Tensions between Malema and Mantashe were exacerbated by the heckling of members of an ANC delegation that included the youth leader at the recent SACP congress in Polokwane.

Malema insisted that he spoke to Mantashe as ANC secretary general when voicing his unhappiness, despite Mantashe attending the event as an SACP delegate. The youth leader then walked out.

Mtintso said she had rebuked communist delegates at the party’s 10th congress in 1998 when they sang anti-Gear (growth, employment and redistribution strategy) songs as former president Nelson Mandela arrived to address the conference.

She had defended Mandela against humiliation by communist delegates who wanted to debate the policy in his presence.

‘I decided that I should be the one to articulate the views of the communist party on Gear. I was chairing that session, I was not representing the ANC.”

She had told Mandela that the SACP might not recognise the part of his speech that warned alliance partners against public attacks on the ANC over Gear.

The ANC NEC later discussed whether Mtintso should have articulated the views of the ­communist party while holding the position of ANC deputy secretary general. Despite this, said Mtintso, the ­alliance continued to function ­normally.

‘The truth is that we do not want capitalists, but we stay with them because they are part of the ­struggle.”

However, Mtintso acknowledged that it was sometimes hard to ­satisfy both sides while holding two ­positions.
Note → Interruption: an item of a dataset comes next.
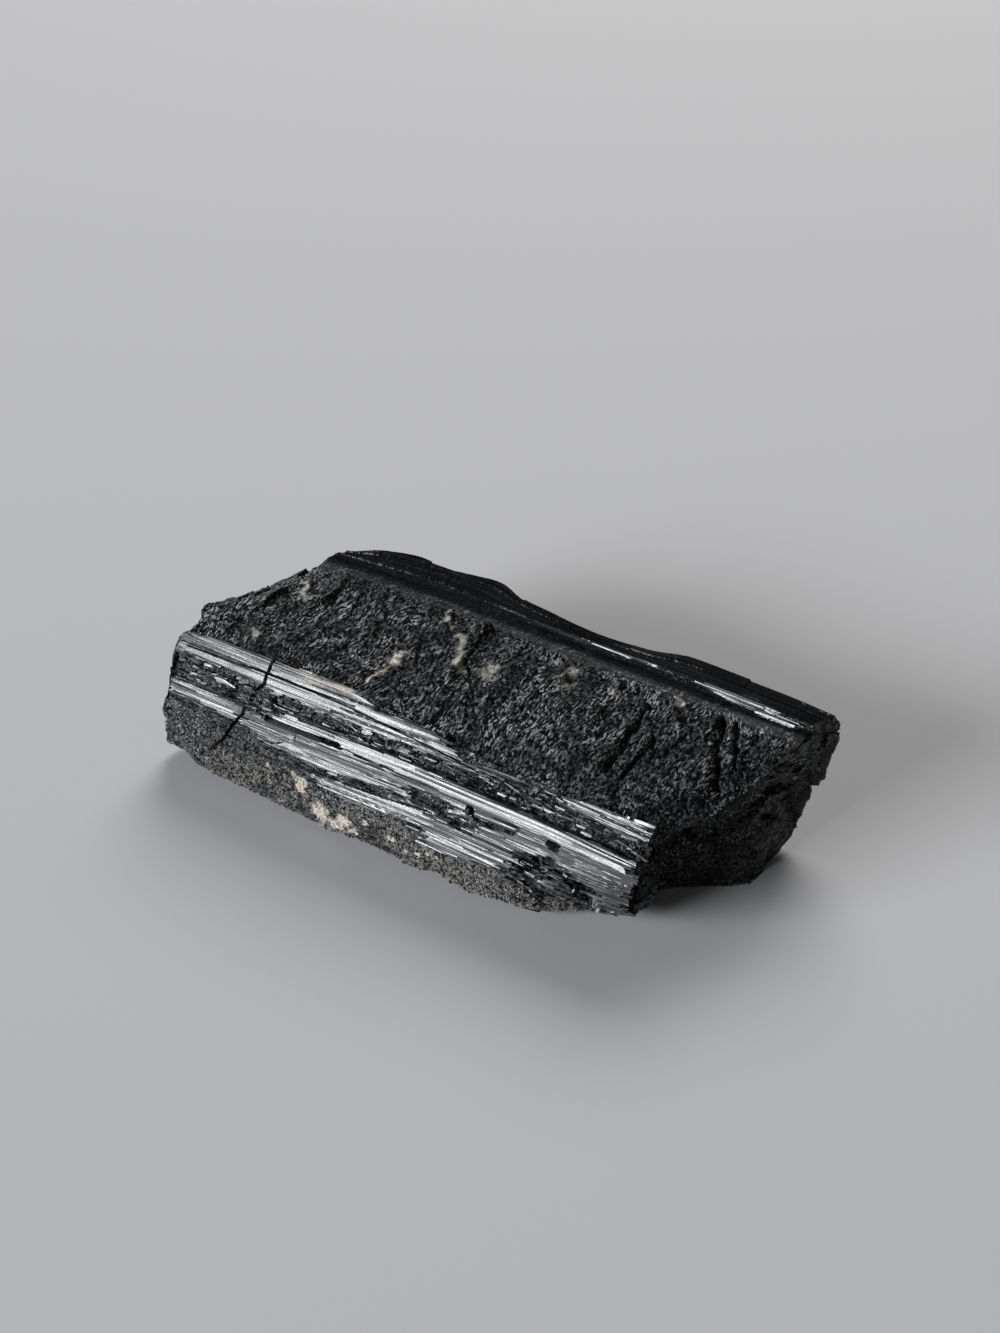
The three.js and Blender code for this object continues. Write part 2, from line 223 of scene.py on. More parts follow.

She supported Mantashe’s decision to deny Malema an opportunity to address the SACP congress.

‘Some think he should have allowed Malema to talk, some of us think that he should not have allowed him to talk. I think he [Mantashe] managed it well.”

Mtintso said it was the fight for state resources that was behind the ‘artificial” two-hats debate.

‘When you compete you want to find any stone that you can throw at the next person.”

The debate died down outside election and congress times, but came up during ‘the internal distributing of positions”.